Soil pH tells you how acidic or alkaline your soil is. It runs on a scale from 0 to 14: anything below 7 is acidic, 7 is neutral, and above 7 is alkaline. It matters because pH controls how easily plants can take up nutrients from the soil. Even a well-fed bed can leave plants struggling if the pH is wrong, because the nutrients get locked up where roots can't reach them.
The good news is that most vegetables are relaxed about it. Aim for a slightly acidic to neutral pH of about 6.0 to 7.0 and the great majority of crops will be perfectly happy. Only a handful of plants are genuinely fussy, and those are the ones worth knowing about.
Testing your soil
You don't need anything expensive. A simple pH testing kit from any UK garden centre or Amazon costs a few pounds and uses a colour chart to give you a reading. Mix a small soil sample with the supplied solution, compare the colour, and you have your answer in minutes. Test a few spots around the plot, as pH can vary across a single garden. Digital pH meters exist too, though the cheap ones can be unreliable, so the colour kits are often the safer bet for beginners.
What different crops want
Most veg sits comfortably in that 6.0 to 7.0 band. Two groups are worth singling out:
- Brassicas (cabbage, kale, broccoli, sprouts) prefer the higher end, around pH 6.5 to 7.5. A slightly limier soil also helps deter clubroot, a disease that thrives in acidic ground.
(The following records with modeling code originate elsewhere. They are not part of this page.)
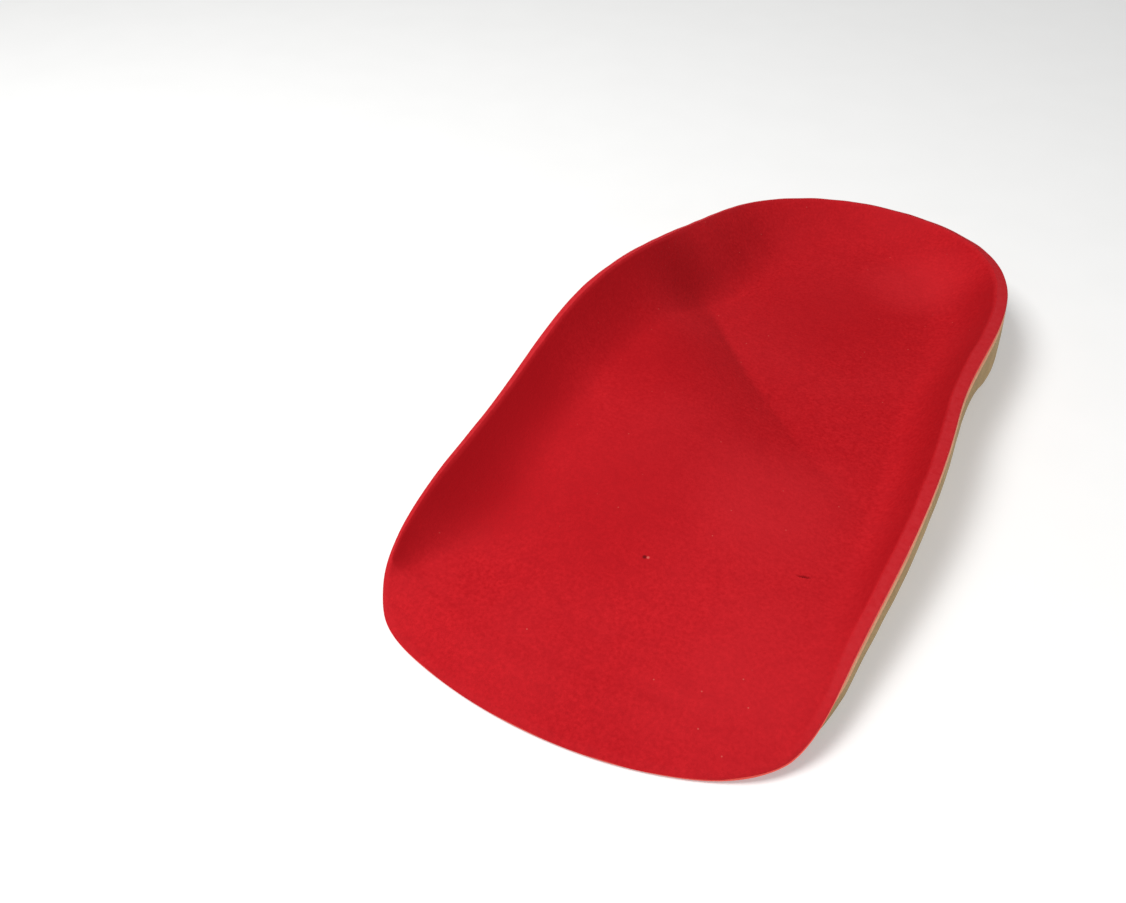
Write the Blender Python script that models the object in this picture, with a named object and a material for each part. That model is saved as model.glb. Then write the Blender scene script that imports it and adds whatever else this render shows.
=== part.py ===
"""Three-quarter-length orthotic insole for the left foot: red cover, thin tan layer and khaki shell base.

Metres, +Z up. +Y points to the toes and +X to the arch side. The origin is under the middle of the outline.
Every surface is one bed shape moved straight down, so the layers nest with the same clearance everywhere.
"""
import math
from collections import namedtuple

import bmesh
import bpy
import numpy as np

# Driving dimensions
LENGTH = 0.176
FOREFOOT_WIDTH = 0.083
HEEL_WIDTH = 0.066
ARCH_HEIGHT = 0.0255
SIDE_HEIGHT = 0.0170
COVER_THICKNESS = 0.0020
MIDDLE_THICKNESS = 0.0010
BASE_LEAST_THICKNESS = 0.0008
BASE_HEEL_THICKNESS = 0.0032
LAYER_CLEARANCE = 0.0003
FLAP_LENGTH = 0.0100
FLAP_BEND_LENGTH = 0.0085
FLAP_FLOOR_CLEARANCE = 0.0002
LIP_WIDTH = 0.0024
WALL_WIDTH = 0.0160
BASE_EDGE_HEIGHT = 0.0034
BASE_EDGE_FLARE = 0.0007
UNDERCUT = 0.0180
HEEL_POST_LENGTH = 0.0670
HEEL_POST_BLEND_OUTER = 0.0260
HEEL_POST_BLEND_ARCH = 0.0400
HEEL_POST_UNDERCUT = 0.0028
HEEL_POST_FLARE = 0.0010
HEEL_POST_FOOT = 0.0030
PAD_HEIGHT = 0.0050
ARCH_FILL_HEIGHT = 0.0085
FRONT_BED_SOFTNESS = 0.0004

# What follows from them
HALF_FOREFOOT = FOREFOOT_WIDTH / 2
HALF_HEEL = HEEL_WIDTH / 2
STACK_ABOVE_BASE = COVER_THICKNESS + MIDDLE_THICKNESS + 2 * LAYER_CLEARANCE
HEEL_BED_HEIGHT = STACK_ABOVE_BASE + BASE_HEEL_THICKNESS
FRONT_BED_HEIGHT = STACK_ABOVE_BASE + BASE_LEAST_THICKNESS
FLAP_HEIGHT = COVER_THICKNESS + FLAP_FLOOR_CLEARANCE

# Mesh resolution
RIM_POINTS = 96
BED_RINGS = (0.08, 0.34, 0.60, 0.82, 1.00)
WALL_RINGS = (0.36, 0.70, 1.00)
FLAP_RINGS = (0.25, 0.50, 0.75, 1.00)
UNDERSIDE_RINGS = (0.10, 0.50, 1.00)
UNDERCUT_RINGS = (0.35, 0.70, 1.00)

# The rim, once round from the back of the heel by the arch side, the toes and the outer side.
# across is a share of its half width, along of LENGTH and height of its rise.
# lip, wall and flap are shares of LIP_WIDTH, WALL_WIDTH and FLAP_LENGTH. steep is how many times its mean
# slope the wall has at its top. skive is how much of the cover's thickness is trimmed away at its very edge.
# edge, flare and undercut are shares of BASE_EDGE_HEIGHT, of BASE_EDGE_FLARE or HEEL_POST_FLARE, and of
# UNDERCUT in front of the heel post.
RimPoint = namedtuple(
    "RimPoint", "across half_width along height rise lip wall steep flap skive edge flare undercut"
)
RIM = (
    RimPoint(0.00, HALF_HEEL, 0.000, 0.82, SIDE_HEIGHT, 0.8, 0.95, 1.9, 0.0, 0.30, 1.0, 0.3, 0.20),
    RimPoint(0.62, HALF_HEEL, 0.025, 0.84, SIDE_HEIGHT, 0.7, 1.00, 1.9, 0.0, 0.30, 1.0, 0.2, 0.20),
    RimPoint(1.05, HALF_HEEL, 0.112, 0.94, SIDE_HEIGHT, 0.7, 1.00, 1.7, 0.0, 0.30, 1.0, 0.2, 0.40),
    RimPoint(0.935, HALF_FOREFOOT, 0.245, 0.78, ARCH_HEIGHT, 0.7, 1.02, 1.45, 0.0, 0.30, 1.0, 0.3, 0.90),
    RimPoint(0.965, HALF_FOREFOOT, 0.405, 0.98, ARCH_HEIGHT, 0.7, 0.80, 1.40, 0.0, 0.30, 1.0, 0.5, 1.30),
    RimPoint(0.97, HALF_FOREFOOT, 0.567, 0.98, ARCH_HEIGHT, 0.7, 0.76, 1.40, 0.0, 0.30, 1.0, 0.5, 1.20),
    RimPoint(0.925, HALF_FOREFOOT, 0.716, 0.73, ARCH_HEIGHT, 0.6, 0.82, 1.46, 0.0, 0.30, 1.0, 0.5, 0.80),
    RimPoint(0.915, HALF_FOREFOOT, 0.842, 0.49, ARCH_HEIGHT, 0.5, 0.89, 1.60, 0.0, 0.30, 0.9, 0.5, 0.30),
    RimPoint(0.888, HALF_FOREFOOT, 0.896, 0.365, ARCH_HEIGHT, 0.4, 0.62, 1.5, 0.0, 0.40, 0.6, 0.3, 0.15),
    RimPoint(0.855, HALF_FOREFOOT, 0.928, 0.25, ARCH_HEIGHT, 0.4, 0.40, 1.5, 0.05, 0.50, 0.4, 0.1, 0.12),
    RimPoint(0.775, HALF_FOREFOOT, 0.957, 0.15, ARCH_HEIGHT, 0.5, 0.30, 1.9, 0.70, 0.60, 0.3, 0.0, 0.10),
    RimPoint(0.46, HALF_FOREFOOT, 0.987, 0.00, ARCH_HEIGHT, 0.5, 0.30, 1.9, 1.0, 0.65, 0.3, 0.0, 0.10),
    RimPoint(-0.14, HALF_FOREFOOT, 0.989, 0.00, SIDE_HEIGHT, 0.5, 0.30, 1.9, 1.0, 0.65, 0.3, 0.0, 0.10),
    RimPoint(-0.65, HALF_FOREFOOT, 0.955, 0.00, SIDE_HEIGHT, 0.5, 0.30, 1.9, 0.9, 0.60, 0.3, 0.0, 0.10),
    RimPoint(-0.97, HALF_FOREFOOT, 0.894, 0.26, SIDE_HEIGHT, 0.5, 0.30, 1.9, 0.30, 0.40, 0.35, 0.3, 0.10),
    RimPoint(-1.01, HALF_FOREFOOT, 0.806, 0.52, SIDE_HEIGHT, 0.7, 0.36, 1.9, 0.0, 0.12, 0.75, 0.6, 0.30),
    RimPoint(-0.995, HALF_FOREFOOT, 0.655, 0.80, SIDE_HEIGHT, 0.85, 0.46, 1.9, 0.0, 0.12, 1.0, 1.0, 0.60),
    RimPoint(-0.925, HALF_FOREFOOT, 0.480, 0.97, SIDE_HEIGHT, 0.95, 0.58, 1.9, 0.0, 0.12, 1.0, 1.0, 0.70),
    RimPoint(-0.878, HALF_FOREFOOT, 0.408, 0.98, SIDE_HEIGHT, 1.0, 0.62, 1.9, 0.0, 0.12, 1.0, 1.0, 0.60),
    RimPoint(-1.07, HALF_HEEL, 0.285, 0.99, SIDE_HEIGHT, 1.0, 0.68, 1.9, 0.0, 0.12, 1.0, 1.0, 0.50),
    RimPoint(-0.95, HALF_HEEL, 0.142, 0.94, SIDE_HEIGHT, 1.0, 0.90, 2.3, 0.0, 0.12, 1.0, 0.8, 0.30),
    RimPoint(-0.59, HALF_HEEL, 0.040, 0.86, SIDE_HEIGHT, 0.9, 0.95, 1.9, 0.0, 0.30, 1.0, 0.5, 0.20),
)

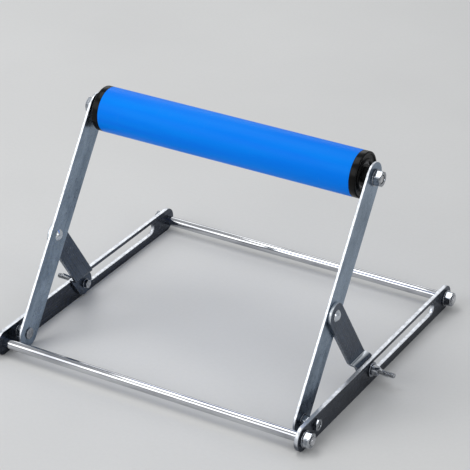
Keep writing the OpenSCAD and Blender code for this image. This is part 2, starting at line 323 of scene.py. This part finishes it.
class Tree:
    """A material's nodes, added one line at a time."""

    def __init__(self, name):
        self.material = bpy.data.materials.new(name)
        self.material.use_nodes = True
        self.tree = self.material.node_tree
        self.tree.nodes.clear()

    def add(self, kind, inputs=(), **settings):
        """A shader node with these inputs and settings."""
        node = self.tree.nodes.new("ShaderNode" + kind)
        for key, value in settings.items():
            setattr(node, key, value)
        for key, value in dict(inputs).items():
            self.put(node.inputs[key], value)
        return node

    def put(self, socket, value):
        """Links another node's output to the socket, or sets its value."""
        if isinstance(value, bpy.types.NodeSocket):
            self.tree.links.new(value, socket)
        elif socket.type == "RGBA":
            socket.default_value = (*value, 1.0)
        else:
            socket.default_value = value

    def calc(self, operation, a, b=0.0, clamp=False):
        """Arithmetic on one or two values."""
        node = self.add("Math", {0: a, 1: b}, operation=operation, use_clamp=clamp)
        return node.outputs[0]

    def span(self, value, low, high, to_low=0.0, to_high=1.0):
        """The value's stretch from low to high, mapped to another stretch and held at its ends."""
        node = self.add("MapRange", {0: value, 1: low, 2: high, 3: to_low, 4: to_high})
        return node.outputs[0]

    def spread(self, noise, to_low=0.0, to_high=1.0):
        """The stretch in which a noise mostly lies, mapped to another."""
        return self.span(noise, 0.3, 0.7, to_low, to_high)

    def mix(self, share, a, b):
        """Colour a going over to colour b; the node keeps its colours in sockets 6, 7 and 2."""
        node = self.add("Mix", {0: share, 6: a, 7: b}, data_type="RGBA")
        return node.outputs[2]

    def where(self, scale=(1, 1, 1), turn=(0, 0, 0)):
        """The place on the object in metres, turned and then scaled."""
        coord = self.add("TexCoord").outputs["Object"]
        turned_to = self.add("Mapping", {"Vector": coord, "Rotation": turn}).outputs[0]
        return self.add("Mapping", {"Vector": turned_to, "Scale": scale}).outputs[0]

    def noise(self, vector, scale, detail=3.0, rough=0.55, distortion=0.0):
        """Cloudy noise, mostly between 0.3 and 0.7."""
        node = self.add("TexNoise", {"Vector": vector, "Scale": scale, "Detail": detail, "Roughness": rough,
                                     "Distortion": distortion})
        return node.outputs["Fac"]

    def edge(self, radius):
        """1 along the edges of the piece, 0 on its faces."""
        soft_normal = self.add("Bevel", {"Radius": radius}, samples=6).outputs[0]
        own = self.add("NewGeometry").outputs["Normal"]
        dot = self.add("VectorMath", {0: soft_normal, 1: own}, operation="DOT_PRODUCT").outputs["Value"]
        return self.span(self.calc("SUBTRACT", 1.0, dot), 0.01, 0.2)

    def painted_shade(self, reach):
        """0.9 in corners and under neighbours, 0 in the open: how much painted shade falls there, measured
        by ambient occlusion.
        """
        open_share = self.add("AmbientOcclusion", {"Distance": reach}, samples=8).outputs["AO"]
        return self.span(open_share, 0.25, 0.75, 0.9, 0.0)

    def bump(self, height, strength, distance, normal=None):
        """A normal that shows the height, on top of another normal if one is given."""
        inputs = {"Height": height, "Strength": strength, "Distance": distance}
        if normal is not None:
            inputs["Normal"] = normal
        return self.add("Bump", inputs).outputs[0]

    def finish(self, **inputs):
        """Closes the material with a shader that has these inputs."""
        names = {"base": "Base Color", "metallic": "Metallic", "rough": "Roughness", "normal": "Normal",
                 "specular": "Specular IOR Level", "ior": "IOR"}
        shader = self.add("BsdfPrincipled", {names[k]: v for k, v in inputs.items()})
        out = self.add("OutputMaterial")
        self.tree.links.new(shader.outputs[0], out.inputs["Surface"])
        return self.material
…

- Blueberries are the classic acid-lover. They need a properly acidic soil of around pH 4.5 to 5.5 and will simply sulk, yellow and fail in ordinary ground. This is why blueberries are nearly always grown in pots of ericaceous (acidic) compost rather than in a border.
When the pH is too high for an acid-loving plant, you often see chlorosis — yellowing leaves with green veins — as iron and other nutrients become unavailable.
Nudging the pH
You can shift pH, but it's a slow business, so don't expect overnight change. To make soil more alkaline (raise the pH), add garden lime in autumn or winter, following the rates on the bag. This is the traditional move before a brassica bed. To make soil more acidic (lower the pH), it's far easier to grow in containers of ericaceous compost than to fight an alkaline garden, but you can also dig in plenty of well-rotted organic matter and use sulphur chips to gently nudge things down over a season.
For most beginners, the simplest approach is to test once, then choose crops that suit what you've got. Working with your soil beats endlessly battling it.
In a UK garden
Most UK garden soils sit between pH 6 and 7, but chalky areas (think the South Downs) run alkaline and peaty or moorland soils run acidic.
Example
A cheap pH testing kit from a garden centre shows your bed reads 7.5, so you avoid planting blueberries there and grow brassicas instead.